_RECORDS FOR THIS EXERCISE_
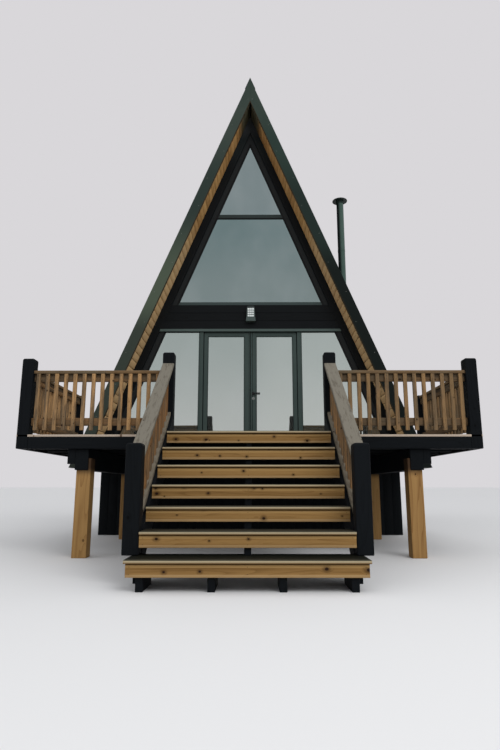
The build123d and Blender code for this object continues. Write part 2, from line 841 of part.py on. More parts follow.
flashing_outer = flue_radius + flashing_collar
flashing_high = roof_z(flue_x - flashing_outer, verge_upstand) + flashing_collar
plate_high_z = roof_z(flue_x - flue_radius, verge_upstand) + flashing_margin
plate_low_z = roof_z(flue_x + flue_radius, verge_upstand) - flashing_margin
plate_outer = verge_upstand - flashing_thickness
with BuildPart() as flue_flashing:
    gable_prism(
        [
            (roof_x(plate_low_z, verge_upstand), plate_low_z),
            (roof_x(plate_high_z, verge_upstand), plate_high_z),
            (roof_x(plate_high_z, plate_outer), plate_high_z),
            (roof_x(plate_low_z, plate_outer), plate_low_z),
        ],
        flue_y - flue_radius - flashing_margin,
        flue_y + flue_radius + flashing_margin,
    )
    with BuildSketch(Plane.XY.offset(flue_foot_z)):
        with Locations((flue_x, flue_y)):
            Circle(flashing_outer)
    extrude(amount=flashing_high - flue_foot_z)
    with BuildSketch(Plane.XY.offset(flue_foot_z)):
        with Locations((flue_x, flue_y)):
            Circle(flue_radius)
    extrude(amount=flue_top_z - flue_foot_z, mode=Mode.SUBTRACT)
    gable_prism(under_roof, roof_front, roof_back, mode=Mode.SUBTRACT)
finish(flue_flashing, "flue_flashing")

# The cap: a collar round the pipe's end, a wide rim and a flat cone, turned about the pipe's axis
pipe_axis = Axis((flue_x, flue_y, 0), (0, 0, 1))
collar_foot = flue_top_z - flue_collar_height
rim_top = flue_top_z + flue_cap_rim
with BuildPart() as flue_cap:
    with BuildSketch(Plane(origin=(flue_x, flue_y, 0), x_dir=(1, 0, 0), z_dir=(0, -1, 0))) as cap_section:
        Polygon(
            (flue_radius, collar_foot),
            (flue_radius + flue_collar, collar_foot),
            (flue_radius + flue_collar, flue_top_z),
            (flue_cap_radius, flue_top_z),
            (flue_cap_radius, rim_top),
            (flue_cap_knob, rim_top + flue_cap_cone),
            (0, rim_top + flue_cap_cone),
            (0, flue_top_z),
            (flue_radius, flue_top_z),
            align=None,
        )
    revolve(cap_section.sketch, axis=pipe_axis)
finish(flue_cap, "flue_cap")
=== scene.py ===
# %% [markdown]
# # An A-frame cabin on posts
# The cabin's solids are drawn somewhere else and come in here as a fixed frame. This lesson gives
# them their looks: boards with grain and knots, folded metal, window beads, screws and panes.
# The frame is loaded first, because every later piece is placed by its sizes.

# %% Load the frame
import bmesh
import bpy
import json
import math
from mathutils import Matrix, Vector


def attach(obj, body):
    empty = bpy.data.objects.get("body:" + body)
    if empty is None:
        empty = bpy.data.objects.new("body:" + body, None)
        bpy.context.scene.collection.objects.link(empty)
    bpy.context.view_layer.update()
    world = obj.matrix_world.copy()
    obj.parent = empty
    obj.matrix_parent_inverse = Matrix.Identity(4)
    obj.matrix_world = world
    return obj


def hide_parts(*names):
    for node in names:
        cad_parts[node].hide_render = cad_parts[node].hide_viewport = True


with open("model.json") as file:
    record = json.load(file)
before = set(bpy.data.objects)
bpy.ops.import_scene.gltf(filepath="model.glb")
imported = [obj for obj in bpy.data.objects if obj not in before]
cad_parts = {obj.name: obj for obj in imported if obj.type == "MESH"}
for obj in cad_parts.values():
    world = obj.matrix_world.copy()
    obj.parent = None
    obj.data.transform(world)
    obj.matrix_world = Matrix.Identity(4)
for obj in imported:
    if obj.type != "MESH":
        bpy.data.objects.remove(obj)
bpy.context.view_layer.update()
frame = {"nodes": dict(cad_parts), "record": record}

# %% [markdown]
# The cabin stands in metres, with the middle of its footprint at zero. Its sizes were drawn from
# the front edge of the deck, so one small function moves a distance behind that edge into the
# frame. The sloping roof is described by two more functions: how wide the cabin is at a height,
# on a plane that lies some depth inside the roof's outer edge, and how high that plane is.

# %% Sizes and the sloping planes
HALF_ANGLE = math.radians(22.2)
TAN, COS, SIN = math.tan(HALF_ANGLE), math.cos(HALF_ANGLE), math.sin(HALF_ANGLE)
RIDGE, DECK, FRONT_EDGE = 8.440, 1.400, -4.251
RISE, GOING, TOP_DEPTH, TREADS = 0.193, 0.263, 0.430, 7
BOARD, POST, WALL_DEPTH = 0.027, 0.141, 0.160
LINING_IN, STRIP_IN, GLASS_IN = 0.190, 0.324, 0.416


def back(y):
    """Place in the frame of a point that lies y behind the deck's front edge."""
    return y + FRONT_EDGE


def slope_x(z, depth):
    """Half the cabin's width at a height."""
    return (RIDGE - z) * TAN - depth / COS


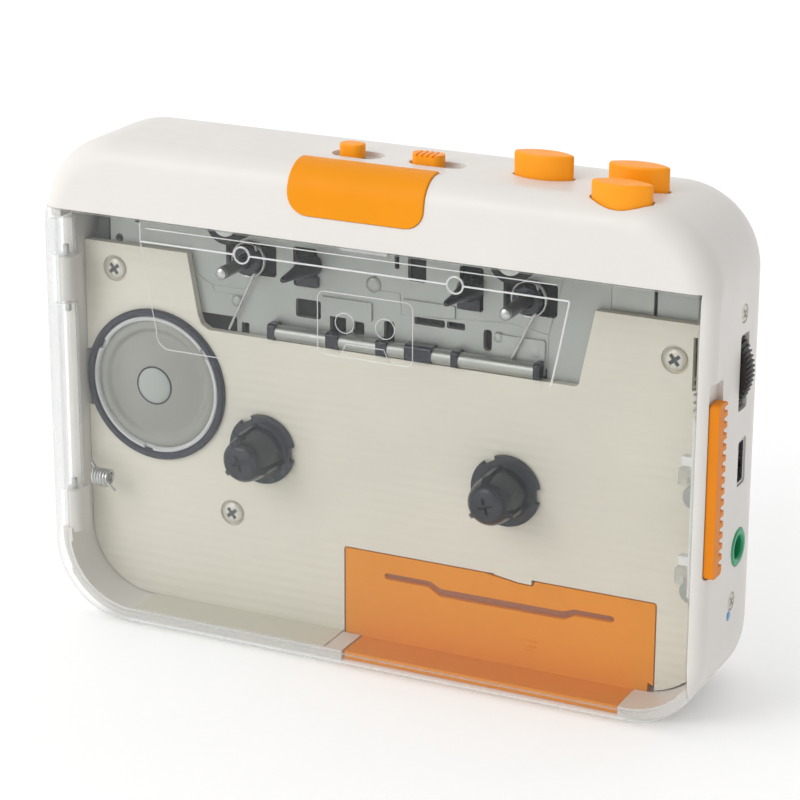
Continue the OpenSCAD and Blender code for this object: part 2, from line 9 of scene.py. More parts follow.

_GIVEN INSTRUCTION_
Copy each line of the records above that carries the word "type".

_OUTPUT OF THE TASK_
cad_parts = {obj.name: obj for obj in imported if obj.type == "MESH"}
    if obj.type != "MESH":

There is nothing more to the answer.